For Python analysts, scoring can be automated using pandas and geopandas. The following snippet demonstrates a basic tier assignment function that integrates into existing data validation scripts:
import pandas as pd
def calculate_risk_tier(likelihood: int, impact: int, impact_multiplier: float = 1.0) -> str:
adjusted_impact = impact * impact_multiplier
score = likelihood * adjusted_impact
if score <= 4:
return "Low"
elif score <= 12:
return "Medium"
elif score <= 19:
return "High"
else:
return "Critical"
# Example: Apply to a GIS inventory DataFrame
df['risk_tier'] = df.apply(
lambda row: calculate_risk_tier(
row['likelihood_score'],
row['impact_score'],
row.get('impact_multiplier', 1.0)
),
axis=1
)
Automating this step ensures consistent application across hundreds of layers and reduces manual review bottlenecks.
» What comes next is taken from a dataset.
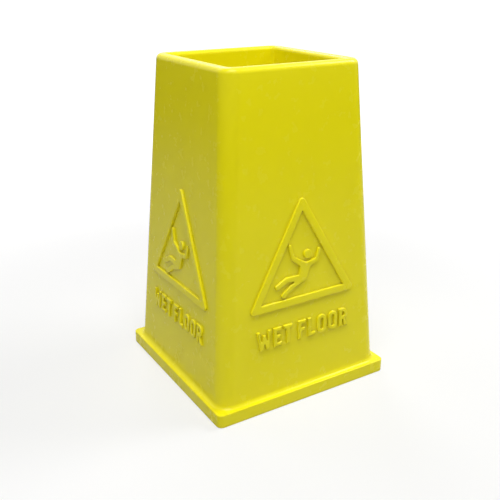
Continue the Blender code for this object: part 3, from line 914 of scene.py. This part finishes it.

Compliance Alignment and Governance
The matrix must map to recognized privacy standards to withstand audits and legal scrutiny. Align scoring thresholds with NIST SP 800-122 guidelines for protecting personally identifiable information, which emphasize proportional controls based on data sensitivity and breach likelihood. Additionally, integrate the NIST Privacy Framework to ensure risk treatments map to core privacy functions like Identify, Govern, and Control.
Governance requires documented rationale for every score. Maintain an audit trail that captures:
- Scoring date, reviewers, and versioned criteria
- Applied multipliers and justification for deviations
- Selected controls, implementation status, and responsible system
- Scheduled review dates and trigger conditions for re-scoring
This documentation satisfies compliance requirements while enabling transparent data-sharing agreements with regional partners, academic institutions, and federal grant programs.
Building a Privacy Risk Matrix for Municipal GIS transforms subjective privacy judgments into auditable, repeatable processes. By standardizing likelihood and impact scoring, applying context-aware multipliers, and embedding controls into automated workflows, municipalities can safely unlock geospatial value while protecting residents and maintaining regulatory compliance.